C’est un débat qui court depuis plusieurs années. Faut-il dépister systématiquement l’infection à cytomégalovirus (CMV) chez les femmes enceintes ? La Haute Autorité de santé (HAS) répond oui, pour toutes les femmes dont le statut sérologique est inconnu ou négatif, et en prévoyant une réévaluation de la recommandation au bout de trois ans, à la lumière des données qui auront été collectées. Une position à rebours de celle du Haut Conseil de la santé publique, qui s’est prononcé contre la mise en œuvre d’un dépistage systématique en 2018 puis en 2023, faute d’éléments suffisants pour en démontrer le bénéfice, avait estimé l’instance.
L’infection à CMV, en cas de contact direct avec des liquides biologiques contaminés (salive, sécrétions respiratoires ou cervicovaginales, urines, larmes, sperme et lait maternel) est bénigne dans la majorité des cas (90 %), tant pour la femme que le fœtus. En France, 46 % des femmes de 15 à 49 ans ont déjà été en contact avec le CMV, voire 90 % en outre-mer. Cependant, si elle est contractée pendant la grossesse, notamment au début, cette infection peut provoquer chez le bébé à naître des séquelles lourdes, telles que des troubles auditifs (unilatéraux ou bilatéraux) et neurologiques (troubles vestibulaires, retard global du développement, formes de paralysie).
Un test de détection et un traitement disponible
Jusqu’à présent, les recommandations françaises ne préconisaient pas de dépistage systématique du CMV pendant la grossesse. Dans les faits, il est réalisé chez environ un tiers des femmes enceintes, et ce de manière hétérogène, ce qui induit des inégalités de prise en charge selon les territoires.

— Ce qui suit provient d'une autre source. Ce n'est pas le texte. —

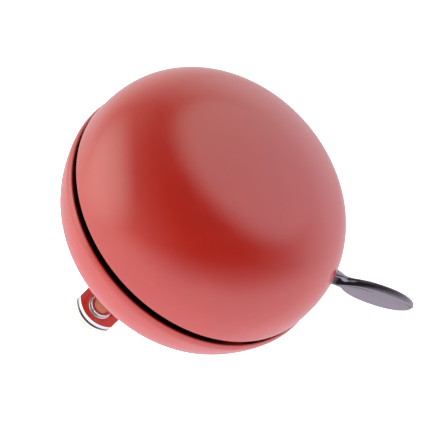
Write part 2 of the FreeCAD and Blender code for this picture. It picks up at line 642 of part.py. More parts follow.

Saisie par le ministère de la Santé, la HAS a pris en compte le fardeau que représente l’infection par le CMV au cours de la grossesse, les inégalités de dépistage et l’existence d’un test de détection et d’un traitement pouvant limiter la transmission au fœtus. Pour rappel, grâce à une prise de sang visant à rechercher les anticorps (IgG et IgM) et des tests d’avidité, il est possible d’évaluer le statut immunitaire d’une femme et de distinguer une primo-infection récente (cas dans lequel le risque de transmission du CMV au fœtus est le plus élevé) d’une infection ancienne. Dans le premier cas, le valaciclovir, seul traitement médicamenteux actuellement disponible, peut être proposé pour limiter la transmission au fœtus en cas de séropositivité maternelle. Si les données disponibles ne montrent aucun signal de tératogénicité, des incertitudes persistent quant à l’ampleur de son efficacité sur la réduction du risque de séquelles.
Dans ce nouvel avis, la HAS recommande de mettre en place un dépistage systématique de toutes les femmes enceintes dont le statut sérologique est inconnu ou négatif. Gage accordé au HCSP : cette mesure devra faire l’objet d’une réévaluation au terme de trois années de mise en œuvre, afin d’en apprécier la pertinence et d’envisager éventuellement sa reconduction. La HAS suggère notamment d’approfondir les connaissances sur la sécurité et l’efficacité du valaciclovir, la performance de la séquence de tests de détection du CMV, et plus largement, l’épidémiologie du CMV.
Un dépistage au premier trimestre de grossesse
Le dépistage devra être réalisé au premier trimestre de grossesse chez les femmes enceintes séronégatives ou de statut sérologique inconnu. La HAS préconise de ne recourir qu’à des tests d’avidité IgG avec des seuils minimaux de performance en matière de sensibilité et de spécificité de 95 % dans le cadre de la séquence actuellement utilisée (IgM, IgG, avidité IgG).
En cas de primo-infection récente, les patientes devront être sensibilisées au maintien d’une hydratation suffisante et à l’administration du traitement par valaciclovir en plusieurs doses réparties sur 24 heures afin d’éviter l’apparition de potentiels effets secondaires rénaux. L’administration concomitante de médicaments potentiellement néphrotoxiques devra être évitée. Et une surveillance obstétricale adaptée est recommandée à titre de sécurité.
Enfin la HAS souligne la nécessité d’accompagner le déploiement de ce dépistage systématique, de réorganiser les pratiques, de former les professionnels de santé, et d’harmoniser les protocoles pour le suivi des femmes enceintes à risque.